Enforce Security Policies

• Use policy engines like Open Policy Agent (OPA) to enforce consistent security policies across microservices, data pipelines, and AI components.
• Define and automate policy enforcement to ensure compliance across environments.

Regular Updates and Patching

• Continuously update and patch all software components, including AI libraries, models, and dependencies, to mitigate vulnerabilities.
• Automate patch management in CI/CD pipelines to streamline the process.

Adopt DevSecOps Practices

• Integrate security testing, such as static application security testing (SAST) and dynamic application security testing (DAST), into the CI/CD pipeline.
• Use automated vulnerability scanning tools to identify and resolve issues early in the development process.

Educate and Train Teams

• Conduct regular training for developers, data scientists, and operations teams on Zero Trust principles and the importance of security in AI systems.
• Foster a culture of shared responsibility for security across the organization.

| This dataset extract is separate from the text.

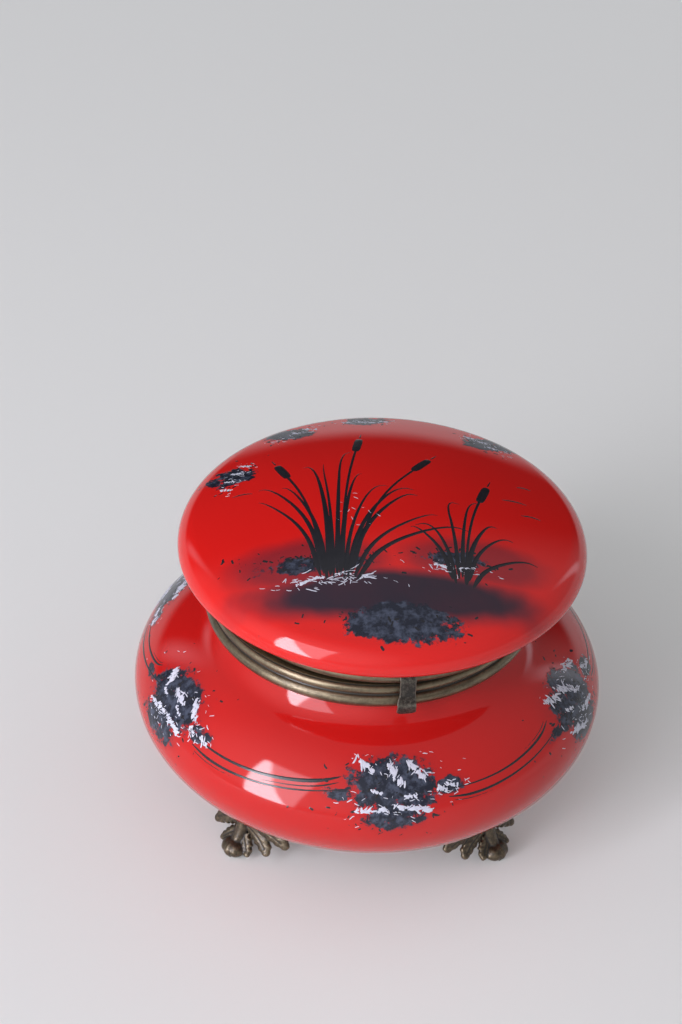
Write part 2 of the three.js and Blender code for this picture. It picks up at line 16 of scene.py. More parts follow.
import bpy
import numpy as np
from mathutils import Matrix, Vector


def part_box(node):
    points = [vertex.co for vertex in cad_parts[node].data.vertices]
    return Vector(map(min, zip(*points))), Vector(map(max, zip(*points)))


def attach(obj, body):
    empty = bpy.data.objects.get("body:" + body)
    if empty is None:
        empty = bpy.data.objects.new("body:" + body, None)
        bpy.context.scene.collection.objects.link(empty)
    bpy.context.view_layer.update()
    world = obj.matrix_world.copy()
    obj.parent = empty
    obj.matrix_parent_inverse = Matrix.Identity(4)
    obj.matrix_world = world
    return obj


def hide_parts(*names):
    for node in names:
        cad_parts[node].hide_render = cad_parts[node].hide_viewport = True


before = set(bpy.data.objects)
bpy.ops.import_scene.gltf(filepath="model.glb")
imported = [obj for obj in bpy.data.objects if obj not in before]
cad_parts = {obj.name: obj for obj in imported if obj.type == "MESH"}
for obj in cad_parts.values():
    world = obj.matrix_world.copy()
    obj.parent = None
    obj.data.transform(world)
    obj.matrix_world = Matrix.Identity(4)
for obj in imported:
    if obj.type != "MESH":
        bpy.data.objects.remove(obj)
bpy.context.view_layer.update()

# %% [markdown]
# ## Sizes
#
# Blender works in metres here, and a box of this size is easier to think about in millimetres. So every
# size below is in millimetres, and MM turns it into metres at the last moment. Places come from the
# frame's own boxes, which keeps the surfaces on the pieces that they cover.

MM = 0.001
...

By following these practices, organizations can establish a robust Zero Trust framework that secures AI applications against evolving threats, reduces risks, and ensures compliance with regulatory standards.

Conclusion

As AI continues to shape our world, powering critical applications and driving innovation, it also brings unique security challenges that can’t be ignored. Sensitive data, distributed workflows, and the need to protect model integrity demand a proactive and comprehensive approach — and that’s where Zero Trust comes in. Zero Trust offers a strong foundation for securing AI systems by focusing on principles like continuous authentication, least privilege access, and real-time monitoring. When paired with tools, best practices, and components like encrypted pipelines and model protection, it helps organizations to stay ahead of threats.